(3D code data)
▶
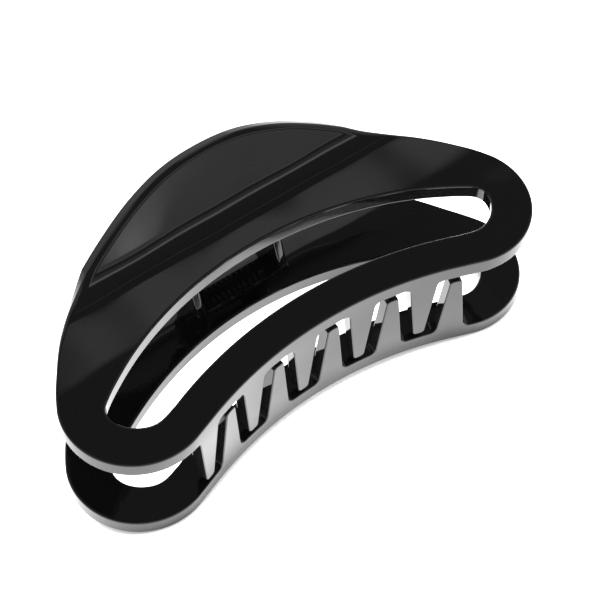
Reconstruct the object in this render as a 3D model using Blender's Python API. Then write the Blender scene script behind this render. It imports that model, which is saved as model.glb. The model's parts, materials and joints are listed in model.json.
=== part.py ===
"""Half-moon claw hair clip, closed, lying on its lower jaw.

Two glossy plastic jaws turn on a steel pin between them, and a torsion spring holds them shut. Each jaw
is a flat half-moon plate with a crescent slot, five teeth along its hollow front edge, and a wing at the
back that curls away from the other jaw. The lower jaw is the upper one turned over, with its teeth and
hinge lugs moved along so that the two interleave.

A jaw is drawn in its own frame, in millimetres. X runs along the clip and Y towards the wing, the flat
outer face is at Z = 0, and the other jaw lies below it. "Along" is the distance measured on the outer
face before the plate is bent.
"""

import math

import bmesh
import bpy
from mathutils import Matrix, Vector

MM = 0.001

# Plate
PLATE_THICKNESS = 3.7
EDGE_CHAMFER = 0.5
JAW_GAP = 17.9

# Front edge, a hollow arc between two round lobes
FRONT_EDGE_Y = -10.8
FRONT_EDGE_RADIUS = 83.0
FRONT_EDGE_HALF_ANGLE = math.radians(20.5)
LOBE_X = 38.3
LOBE_Y = -4.2
LOBE_RADIUS = 14.3
LOBE_END_ANGLE = math.radians(24.0)
FRONT_STEPS = 12
LOBE_STEPS = 14

# Side and wing, from the lobe to the middle of the wing's edge
SIDE_CURVE = (
    # x, along
    (47.9, 7.4),
    (40.9, 16.5),
    (32.9, 22.0),
    (25.1, 27.0),
    (17.1, 31.2),
    (8.7, 33.95),
    (0.0, 34.75),
)
SIDE_STEPS = 3

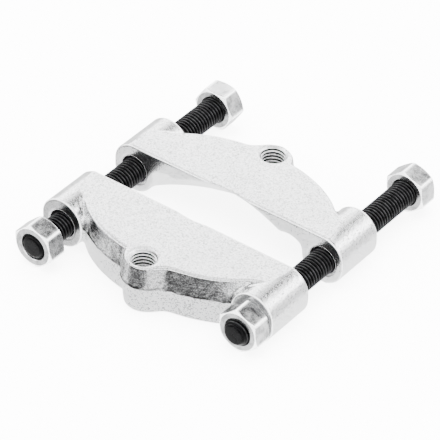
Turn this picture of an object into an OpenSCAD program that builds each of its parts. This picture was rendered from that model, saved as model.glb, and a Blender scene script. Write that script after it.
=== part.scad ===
// Bearing separator: two D-shaped forged jaws on a pair of full-length threaded studs, four hex nuts.
// +X runs from the left stud to the right stud, +Y from the front jaw to the rear jaw, +Z is up.
// The origin is the centre of the footprint, level with the underside of the jaws. Millimetres.

/* [Pose] */
// Gap between the straight inner edges of the two jaws
jaw_gap = 24; // [6:1:30]

/* [Jaw outline] */
// Thickness of each jaw, flat top to flat underside
jaw_height = 24; // [24:1:28]
// Half length of the D outline along X, at its top edge
outline_half_length = 52.7; // [51:0.1:54]
// Depth of the D outline from the straight inner edge, at its top edge
outline_depth = 34.5; // [32:0.5:35]
// Outward draft of the outer wall at the parting line
draft_bulge = 1.8; // [0.8:0.1:2.4]
// Height of the parting line above the underside
parting_height = 13.5; // [11:0.5:15]

/* [Puller hole lobe] */
// Radius of the round lobe at its top edge
lobe_radius = 10.2; // [9.5:0.1:11]
// Distance of the lobe centre from the inner edge
lobe_offset = 31.2; // [30:0.1:32]
// Distance of the puller hole axis from the inner edge
puller_hole_offset = 34; // [33:0.1:34.5]
// Diameter of the puller hole wall, the nominal size of its thread
puller_hole_diameter = 12; // [10:0.5:12.5]
// Diameter of the countersunk mouth of the puller hole
puller_mouth_diameter = 13.3; // [13:0.1:14]

/* [Stud bosses] */
// Distance between the two stud axes
stud_spacing = 102; // [100:1:104]
// Width of a boss across X
boss_width = 21.4; // [20:0.2:23]
// Length of a boss along Y, from the inner edge outward
boss_length = 26; // [22:1:30]
// Diameter of the plain bore that the stud slides in
boss_bore_diameter = 13.2; // [12.8:0.1:13.4]
// Height of the stud axis above the underside; each stud lies on the bottom of its slack bores
stud_axis_height = 10.9; // [10.9:0.1:12]
// Width of the chamfer round each bore mouth
bore_chamfer = 0.5; // [0.3:0.1:1]

/* [Inner edge and relief] */
// Distance from the inner edge out to the vertical axis of the relief cone
relief_axis_distance = 38; // [36:0.5:40]
// Depth of the shallow arc cut in the middle of the inner edge
edge_recess_depth = 1.2; // [0.8:0.1:1.6]
// Thickness of the thin lip left at the middle of the inner edge
lip_thickness = 0.8; // [0.6:0.1:2]
// Radius of the relief cone where it leaves the underside
relief_bottom_radius = 65.3; // [62:0.1:66]
// Radius of the arched pocket beside each boss
pocket_radius = 10.9; // [9:0.1:11]
// Distance of the arched pocket axis from the middle of the jaw
pocket_offset = 32.6; // [32:0.1:34]
// Height of the arched pocket axis above the underside
pocket_axis_height = 5.7; // [4:0.1:6]

/* [Studs] */
// Nominal diameter of the stud thread
stud_diameter = 12; // [11.8:0.1:12.2]
// Length of each stud
stud_length = 137.5; // [130:0.5:150]
// Width of the chamfer at each end of a stud
stud_chamfer = 1.4; // [0.5:0.1:2]
// Distance from the front jaw's inner edge to the left stud's near end
left_stud_reach = 46.1; // [38:0.1:50]
// Distance from the front jaw's inner edge to the right stud's near end
right_stud_reach = 38.7; // [38:0.1:50]

/* [Nuts] */
// Size of the nuts across their flats
nut_across_flats = 18.8; // [18:0.1:18.8]
// Height of a nut along its axis
nut_height = 10; // [8:0.1:10.8]
// Gap from the front jaw's left boss to the nut on it
left_front_nut_gap = 9.7; // [1:0.1:10.5]
// Gap from the rear jaw's left boss to the nut on it
left_rear_nut_gap = 31.8; // [1:0.1:32.4]
// Gap from the rear jaw's right boss to the nut on it
right_rear_nut_gap = 35.7; // [1:0.1:36.6]

/* [Hidden] */

round_fn = 96;                  // facets of true circles
wide_fn = 180;                  // facets of the large outline and relief circles
over = 1;                       // cutters pass this far through a face
seat_gap = 0.02;                // the seated nut stands this clear of its boss
bore_seat_gap = 0.05;           // a stud lies this clear of the bottom of its bores
nut_bore_clearance = 0.05;      // running clearance of a nut on its stud, on the radius
nut_mouth_radius = stud_diameter / 2 + 0.65;
nut_face_ratio = 0.95;          // flat face circle of a nut, as a share of its size across flats
nut_chamfer_angle = 30;

stud_x = stud_spacing / 2;
inner_y = jaw_gap / 2;          // inner edge of the rear jaw before centring
boss_end_y = inner_y + boss_length;
left_stud_y = -inner_y - left_stud_reach;
right_stud_y = -inner_y - right_stud_reach;
centre_y = (left_stud_y + right_stud_y + stud_length) / 2;
outline_ratio = outline_half_length / outline_depth;
upper_draft = draft_bulge / (jaw_height - parting_height);
lower_draft = draft_bulge / parting_height;
edge_recess_radius = relief_axis_distance + edge_recess_depth;
lip_z = jaw_height - lip_thickness;
relief_slope = (relief_bottom_radius - edge_recess_radius) / lip_z;
pocket_end_radius = relief_bottom_radius - 0.4;     // footprint of the pocket's outer end
pocket_end_slope = 0.55;                            // draft of the pocket's outer end
boss_arc_radius = boss_width / 2;
bore_axis_height = stud_axis_height + (boss_bore_diameter - stud_diameter) / 2 - bore_seat_gap;
reach_x = stud_x + boss_width;
reach_y = outline_depth + 2 * lobe_radius;

// A round column with draft both ways from its parting line: radius r at the top and the underside.
// Each of the two cones runs past the jaw's height, so the jaw's flat faces cut them later.
module drafted_column(r, fn) {
    intersection() {
        translate([0, 0, -over])
            cylinder(h = jaw_height + 2 * over,
                     r1 = r + upper_draft * (jaw_height + over), r2 = r - upper_draft * over, $fn = fn);
        translate([0, 0, -over])
            cylinder(h = jaw_height + 2 * over,
                     r1 = r - lower_draft * over, r2 = r + lower_draft * (jaw_height + over), $fn = fn);
    }
}

// The half-space outward of the inner edge, between the flat top and the flat underside.
module jaw_envelope() {
    translate([-reach_x, 0, 0]) cube([2 * reach_x, reach_y, jaw_height]);
}

// D outline with its lobe, full thickness.
module jaw_blank() {
    intersection() {
        union() {
            scale([outline_ratio, 1, 1]) drafted_column(outline_depth, wide_fn);
            translate([0, lobe_offset, 0]) drafted_column(lobe_radius, round_fn);
        }
        jaw_envelope();
    }
}

// Conical undercut that thins the inner edge to a lip, with the shallow arc recess in that edge.
module lip_relief() {
    translate([0, -relief_axis_distance, 0]) {
        translate([0, 0, -over])
            cylinder(h = lip_z + 2 * over, r1 = relief_bottom_radius + relief_slope * over,
                     r2 = edge_recess_radius - relief_slope * over, $fn = wide_fn);
        translate([0, 0, -over])
            cylinder(h = jaw_height + 2 * over, r = edge_recess_radius, $fn = wide_fn);
    }
}

// Arched pocket under the web beside a boss, ended by a drafted wall round the relief axis.
module side_pocket(side) {
    pocket_top = pocket_axis_height + pocket_radius + over;
    intersection() {
        translate([side * pocket_offset, -over, pocket_axis_height])
            rotate([-90, 0, 0]) cylinder(h = outline_depth, r = pocket_radius, $fn = round_fn);
        translate([0, -relief_axis_distance, -over])
            cylinder(h = pocket_top + over, r1 = pocket_end_radius + pocket_end_slope * over,
                     r2 = pocket_end_radius - pocket_end_slope * pocket_top, $fn = wide_fn);
    }
}

// Boss along Y: as high as the jaw, narrower than it is high.
module boss(side) {
    translate([side * stud_x, boss_length, 0]) rotate([90, 0, 0]) linear_extrude(boss_length) {
        translate([0, boss_arc_radius]) circle(r = boss_arc_radius, $fn = round_fn);
        translate([0, jaw_height - boss_arc_radius]) circle(r = boss_arc_radius, $fn = round_fn);
        translate([-boss_arc_radius, boss_arc_radius]) square([boss_width, jaw_height - boss_width]);
    }
}

// Plain bore through a boss with a chamfer at both mouths.
module boss_bore(side) {
    r = boss_bore_diameter / 2;
    translate([side * stud_x, 0, bore_axis_height]) rotate([-90, 0, 0]) {
        translate([0, 0, -over]) cylinder(h = boss_length + 2 * over, r = r, $fn = round_fn);
        translate([0, 0, -over])
            cylinder(h = bore_chamfer + over, r1 = r + bore_chamfer + over, r2 = r, $fn = round_fn);
        translate([0, 0, boss_length - bore_chamfer])
            cylinder(h = bore_chamfer + over, r1 = r, r2 = r + bore_chamfer + over, $fn = round_fn);
    }
}

// Vertical through hole in the lobe, countersunk at the top and the underside.
module puller_hole() {
    r = puller_hole_diameter / 2;
    sink = puller_mouth_diameter / 2 - r;
    translate([0, puller_hole_offset, 0]) {
        translate([0, 0, -over]) cylinder(h = jaw_height + 2 * over, r = r, $fn = round_fn);
        translate([0, 0, jaw_height - sink])
            cylinder(h = sink + over, r1 = r, r2 = r + sink + over, $fn = round_fn);
        translate([0, 0, -over]) cylinder(h = sink + over, r1 = r + sink + over, r2 = r, $fn = round_fn);
    }
}

// One jaw: inner edge on Y = 0, outer wall toward +Y.
module jaw() {
    difference() {
        union() {
            difference() {
                jaw_blank();
                lip_relief();
                side_pocket(-1);
                side_pocket(1);
            }
            boss(-1);
            boss(1);
        }
        boss_bore(-1);
        boss_bore(1);
        puller_hole();
    }
}

module front_jaw() {
    color([0.78, 0.79, 0.80]) translate([0, -inner_y - centre_y, 0]) rotate([0, 0, 180]) jaw();
}

module rear_jaw() {
    color([0.76, 0.77, 0.79]) translate([0, inner_y - centre_y, 0]) jaw();
}

// Threaded stud at its nominal diameter, chamfered at both ends.
module stud(side, near_y) {
    r = stud_diameter / 2;
    translate([side * stud_x, near_y - centre_y, stud_axis_height]) rotate([-90, 0, 0])
        rotate_extrude($fn = round_fn)
            polygon([[0, 0], [r - stud_chamfer, 0], [r, stud_chamfer], [r, stud_length - stud_chamfer],
                     [r - stud_chamfer, stud_length], [0, stud_length]]);
}

module left_stud() {
    color([0.13, 0.13, 0.14]) stud(-1, left_stud_y);
}

module right_stud() {
    color([0.13, 0.13, 0.14]) stud(1, right_stud_y);
}

// Hex nut with both faces chamfered; near_y is its face toward -Y, turn its angle about the stud.
module nut(side, near_y, turn) {
    corner_r = nut_across_flats / 2 / cos(30);
    face_r = nut_face_ratio * nut_across_flats / 2;
    bore_r = stud_diameter / 2 + nut_bore_clearance;
    mouth = nut_mouth_radius - bore_r;
    spread = nut_height / tan(nut_chamfer_angle);
    translate([side * stud_x, near_y - centre_y, stud_axis_height]) rotate([-90, 0, 0]) difference() {
        intersection() {
            rotate([0, 0, turn]) cylinder(h = nut_height, r = corner_r, $fn = 6);
            cylinder(h = nut_height, r1 = face_r, r2 = face_r + spread, $fn = round_fn);
            cylinder(h = nut_height, r1 = face_r + spread, r2 = face_r, $fn = round_fn);
        }
        translate([0, 0, -over]) cylinder(h = nut_height + 2 * over, r = bore_r, $fn = round_fn);
        translate([0, 0, -over])
            cylinder(h = mouth + over, r1 = nut_mouth_radius + over, r2 = bore_r, $fn = round_fn);
        translate([0, 0, nut_height - mouth])
            cylinder(h = mouth + over, r1 = bore_r, r2 = nut_mouth_radius + over, $fn = round_fn);
    }
}

module left_front_nut() {
    color([0.70, 0.71, 0.72]) nut(-1, -boss_end_y - left_front_nut_gap - nut_height, -43);
}

module left_rear_nut() {
    color([0.70, 0.71, 0.72]) nut(-1, boss_end_y + left_rear_nut_gap, 2);
}

module right_front_nut() {
    color([0.72, 0.73, 0.74]) nut(1, -boss_end_y - seat_gap - nut_height, -38);
}

module right_rear_nut() {
    color([0.72, 0.73, 0.74]) nut(1, boss_end_y + right_rear_nut_gap, -38);
}

front_jaw();
rear_jaw();
left_stud();
right_stud();
left_front_nut();
left_rear_nut();
right_front_nut();
right_rear_nut();
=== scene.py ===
"""A bearing separator: two forged jaws, two threaded studs and four hex nuts, zinc and black oxide."""
import math

import bpy
import numpy as np
from mathutils import Matrix, Vector


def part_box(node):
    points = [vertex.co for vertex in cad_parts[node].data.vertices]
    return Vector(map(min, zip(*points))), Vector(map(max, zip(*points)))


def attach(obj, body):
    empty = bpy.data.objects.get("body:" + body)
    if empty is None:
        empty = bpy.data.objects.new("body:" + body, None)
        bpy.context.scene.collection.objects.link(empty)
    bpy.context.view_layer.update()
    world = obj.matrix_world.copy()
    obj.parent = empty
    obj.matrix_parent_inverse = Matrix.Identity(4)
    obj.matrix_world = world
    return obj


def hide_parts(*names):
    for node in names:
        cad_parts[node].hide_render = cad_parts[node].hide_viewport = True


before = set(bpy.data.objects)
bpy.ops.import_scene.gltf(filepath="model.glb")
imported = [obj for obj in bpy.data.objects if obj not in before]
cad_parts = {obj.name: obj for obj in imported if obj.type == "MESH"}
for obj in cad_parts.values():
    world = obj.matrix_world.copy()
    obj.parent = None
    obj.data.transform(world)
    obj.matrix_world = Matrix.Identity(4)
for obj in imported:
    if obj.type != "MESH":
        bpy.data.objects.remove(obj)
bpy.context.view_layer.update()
MM = 0.001
TAU = 2 * math.pi

# Sizes below are in millimetres. The first group repeats values of the CAD source.
JAW_HEIGHT = 24.0
OUTLINE_A, OUTLINE_B = 52.7, 34.5
PARTING_Z = 13.5
LOBE_RADIUS, LOBE_Y = 10.2, 31.2
HOLE_Y = 34.0
STUD_X = 51.0
BOSS_R = 10.7
BOSS_LENGTH = 26.0
BORE_R, BORE_Z, BORE_CHAMFER = 6.6, 11.45, 0.5
RELIEF_AXIS = 38.0
RECESS_R = 39.2
LIP_Z = 23.2
RELIEF_BOTTOM_R = 65.3
POCKET_R, POCKET_X, POCKET_Z = 10.9, 32.6, 5.7
POCKET_END_R, POCKET_END_SLOPE = 64.9, 0.55
PITCH = 1.75
STUD_CHAMFER = 1.4
NUT_FLATS = 18.8
NUT_TURNS = {"left_front_nut": -43, "left_rear_nut": 2, "right_front_nut": -38, "right_rear_nut": -38}

# These are a little smaller than in the CAD source, which has 1.8, 6.65 and 6.
DRAFT_BULGE = 1.5
HOLE_MOUTH_R = 6.4
STUD_R = 5.98

# How softly the jaw's regions run into each other.
DRAFT_BLEND = 0.25
LOBE_BLEND_SOFT, LOBE_BLEND_CRISP = 5.0, 0.9
TOP_BLEND, BOTTOM_BLEND = 1.5, 1.2
POCKET_END_BLEND, POCKET_BLEND, LIP_BLEND = 2.0, 1.2, 0.25
BOSS_END_BLEND, BOSS_ROOT_BLEND = 0.7, 2.6
EDGE_ROUND = 1.0
GRID_STEP = 0.40
GRID_MARGIN = 1.1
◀
= Aim of the exercise =
Give again, word for word, every line of the listing above from the one with "front_jaw();" to the one with "obj.matrix_world = world", both inclusive, and nothing beyond them.

= Answer to this task =
front_jaw();
rear_jaw();
left_stud();
right_stud();
left_front_nut();
left_rear_nut();
right_front_nut();
right_rear_nut();
=== scene.py ===
"""A bearing separator: two forged jaws, two threaded studs and four hex nuts, zinc and black oxide."""
import math

import bpy
import numpy as np
from mathutils import Matrix, Vector


def part_box(node):
    points = [vertex.co for vertex in cad_parts[node].data.vertices]
    return Vector(map(min, zip(*points))), Vector(map(max, zip(*points)))


def attach(obj, body):
    empty = bpy.data.objects.get("body:" + body)
    if empty is None:
        empty = bpy.data.objects.new("body:" + body, None)
        bpy.context.scene.collection.objects.link(empty)
    bpy.context.view_layer.update()
    world = obj.matrix_world.copy()
    obj.parent = empty
    obj.matrix_parent_inverse = Matrix.Identity(4)
    obj.matrix_world = world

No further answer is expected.